En attendant une intervention russe, l’armée turque et ses supplétifs syriens poursuivent leur offensive. La ville de Tall Abyad a été reprise. Très majoritairement arabe, c’était l’un des bastions de l’État islamique et l’un des points d’accès de son éphémère « califat » à la Turquie. L’offensive se poursuit vers le sud et l’est. Cent kilomètres plus loin, l’attaque contre Ras al-Aïn semble piétiner. Bastion kurde, lieu de la première victoire des autonomistes en 2013, l’endroit fait l’objet d’une résistance acharnée de la part des FDS. Ceux-ci profitent du couvert urbain et d’une défense longuement préparée — notamment grâce à des tunnels — pour tenir face à l’encerclement graduel des troupes turques.
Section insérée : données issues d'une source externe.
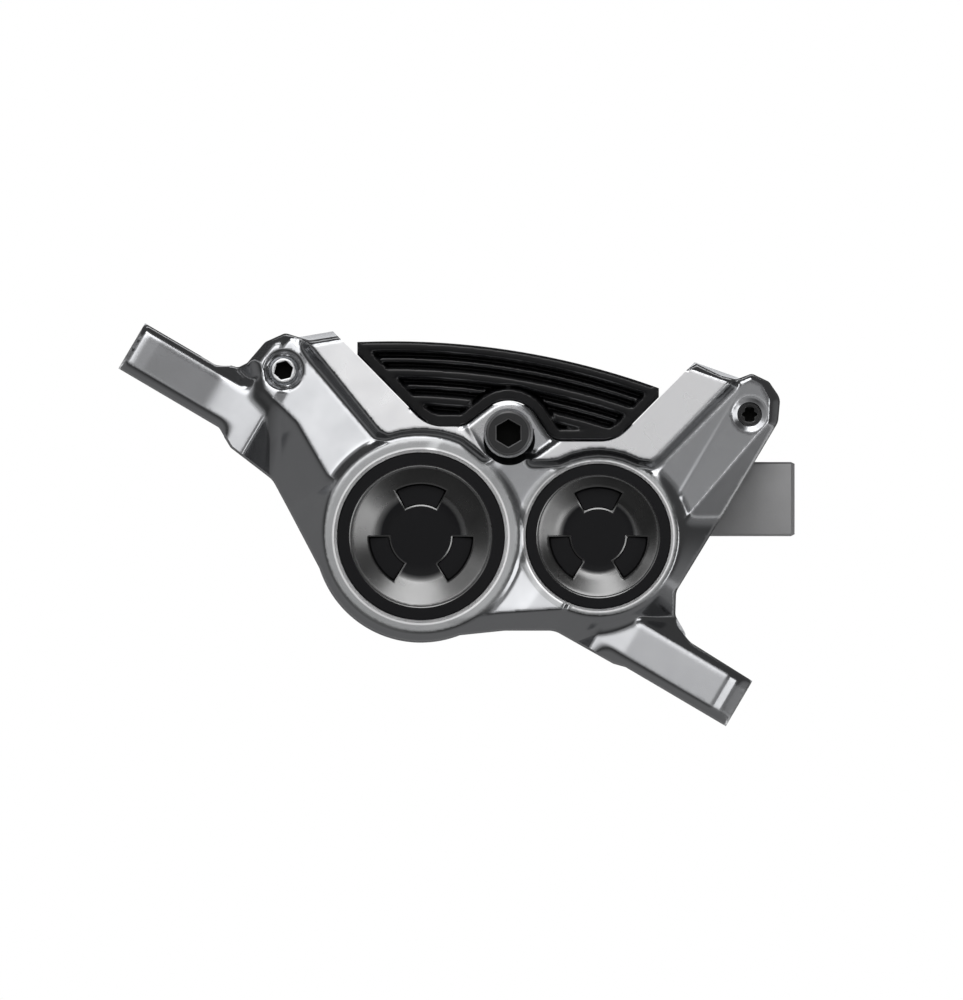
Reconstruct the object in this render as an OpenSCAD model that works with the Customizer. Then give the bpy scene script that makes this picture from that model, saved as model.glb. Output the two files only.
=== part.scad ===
// Bicycle disc brake caliper: one-piece body, four pistons and two finned pads.
// The origin lies on the mount face, midway between the two mounting bolts.
// X runs along the ears, Z away from the wheel's hub and Y towards the wheel.

/* [Mount] */
// Distance between the two mounting bolts
bolt_spacing = 74.2; // [73.8:0.1:75]
// Width of a bolt slot
bolt_slot_w = 6.5; // [6.2:0.1:7]
// Length of a bolt slot, across the ears
bolt_slot_len = 10.6; // [9:0.2:11.4]
// Length over both ears
ear_span = 94; // [93:0.5:98]
// Thickness of an ear
ear_t = 7; // [6.4:0.1:7.6]
// Depth of an ear, along Y
ear_depth = 15; // [14:0.2:16]
// Width of the bevel round an ear
ear_bevel = 0.9; // [0.4:0.1:1.2]

/* [Bores] */
// Distance between the two bores of one side
bore_spacing = 23.65; // [23.2:0.05:24.2]
// Angle between the line through the bores and the mount face
bore_tilt = 30.5; // [30:0.1:31]
// X of the point midway between the bores
bore_mid_x = 9.3; // [9:0.1:9.8]
// Z of the point midway between the bores
bore_mid_z = 7.2; // [6.9:0.1:7.6]
// Radial clearance between a piston and its bore
piston_gap = 0.03; // [0.02:0.01:0.06]
// Diameter of a fluid passage
passage_d = 2; // [1.4:0.1:2.4]

/* [Pistons] */
// Diameter of the large pistons
large_piston_d = 18; // [17.4:0.1:18.2]
// Diameter of the small pistons
small_piston_d = 16; // [15.4:0.1:16.2]
// Length of a piston
piston_len = 8.5; // [8:0.1:9]
// Wall of a hollow piston
piston_wall = 2.2; // [1.6:0.1:3]
// Width of a piston seal
seal_w = 2; // [1.6:0.1:2.2]
// Height of a piston seal, from the bore outwards
seal_h = 1.5; // [1.2:0.1:1.6]

/* [Disc and pads] */
// Thickness of the brake disc
disc_t = 1.8; // [1.6:0.1:2]
// Y of the middle of the brake disc
disc_y = 15; // [14.6:0.1:15.4]
// Radius of the brake disc
disc_r = 90; // [89:0.5:91]
// Gap between the disc and new pads
pad_gap = 0.35; // [0.2:0.05:0.5]
// Thickness of the friction material
friction_t = 2.2; // [1.8:0.1:2.4]
// Height of the friction material, along the disc's radius
friction_h = 18; // [16:0.5:18.5]
// Thickness of a pad's steel plate
plate_t = 1.8; // [1.6:0.1:2]
// Length of a pad's steel plate
plate_len = 41.6; // [40.6:0.2:42]
// Clearance between the ends of a pad and the body
pad_side_gap = 0.3; // [0.2:0.05:0.4]

/* [Cooling fins] */
// Thickness of the finned plate behind its ribs
fin_base_t = 1.4; // [1:0.1:1.8]
// Height of a rib
rib_h = 3.2; // [2:0.2:4]
// Width of a wide rib
wide_rib_w = 1.3; // [1:0.1:1.6]
// Width of a thin rib
thin_rib_w = 0.5; // [0.4:0.1:0.7]
// Distance from one wide rib to the next
rib_pitch = 3.5; // [3.3:0.1:3.8]
// Clearance between the fins and the window in the body
fin_gap = 0.3; // [0.2:0.05:0.5]
// Width of the flat border round the ribs
fin_border = 1.6; // [1.2:0.1:2]

/* [Bore caps] */
// Radius of the large cap's flange
large_cap_r = 11.2; // [11:0.05:11.3]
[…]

À l’ouest de Ras al-Aïn, dans la plaine où peut manœuvrer plus facilement la deuxième armée de l’Otan, l’offensive progresse, à tel point qu’elle est sur le point de rejoindre les forces de Damas. Bien que Bachar el-Assad ait déclaré hier que la Syrie promet de faire face, « par tous les moyens légitimes disponibles », à Ankara, son armée semble plus occupée à étendre son contrôle sur le territoire kurde que de stopper l’invasion turque. Derrière la guerre ouverte, entre ennemis, se poursuit un conflit souterrain, entre alliés.